Понять соотношение «человеческого» и «должного» в человеке помогает один пример, приводимый Мэн-цзы. Представьте себе, говорит он, что вы вдруг замечаете, что ребенок, играющий у колодезного сруба, вот-вот упадет в колодец. Мгновенно вспыхнувшее при виде опасности, угрожающей другому, чувство тревоги за него и есть проявление человечности; а то, что вы тут же бросились спасать ребенка, есть проявление в вас присущего вашей человеческой природе чувства должного.
Этот воображаемый случай дает Мэн-цзы возможность развить целую теорию человеческой природы. Обратимся непосредственно к его словам, тем более что эти слова — одно из самых прославленных мест произведения.
«Всем людям присуще чувство неравнодушия к другому. Вот древние цари [...] Они обладали этим чувством неравнодушия, и их правление было правлением, построенным на этом чувстве; если же управлять строго на основе чувства неравнодушия к людям, править Поднебесной будет так просто, как вертеть что-нибудь в своих руках.

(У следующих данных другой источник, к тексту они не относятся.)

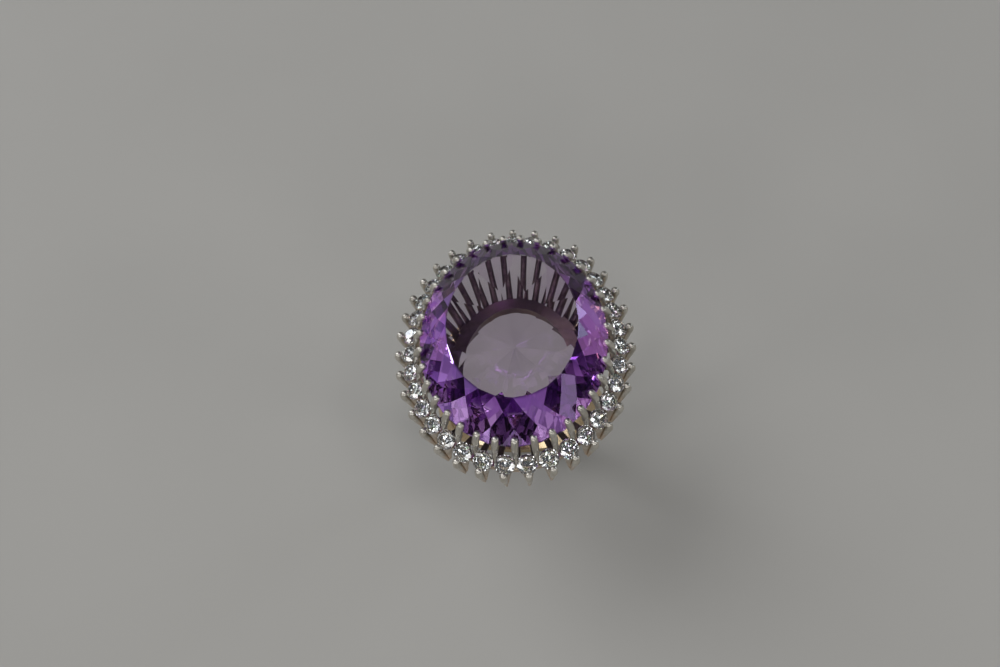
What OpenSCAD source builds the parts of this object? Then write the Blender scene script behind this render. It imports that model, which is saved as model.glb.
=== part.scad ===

Почему я говорю, что всем людям присуще чувство неравнодушия к другому? Допустим, вы вдруг заметили, что малый ребенок вот-вот свалится в колодец. У каждого тут содрогнется сердце от страха за него. И каждый сделает то, что нужно. И сделает это не потому, что хочет войти в сношения с родителями ребенка, не потому, что ему требуется похвала соседей и друзей, и не потому, что он страшится их осуждения. Исходя из этого, мы и видим: в ком нет чувства сострадания, тот не человек; в ком нет чувства стыда, тот не человек; в ком нет чувства самоотверженности, тот не человек; в ком нет чувства различия хорошего и плохого, тот не человек. Чувство сострадания — начало человечности; чувство стыда — начало должного; чувство самоотверженности — начало дисциплинированности: чувство хорошего и плохого — начало ума» (гл. «Гунсунь Чоу», ч. I).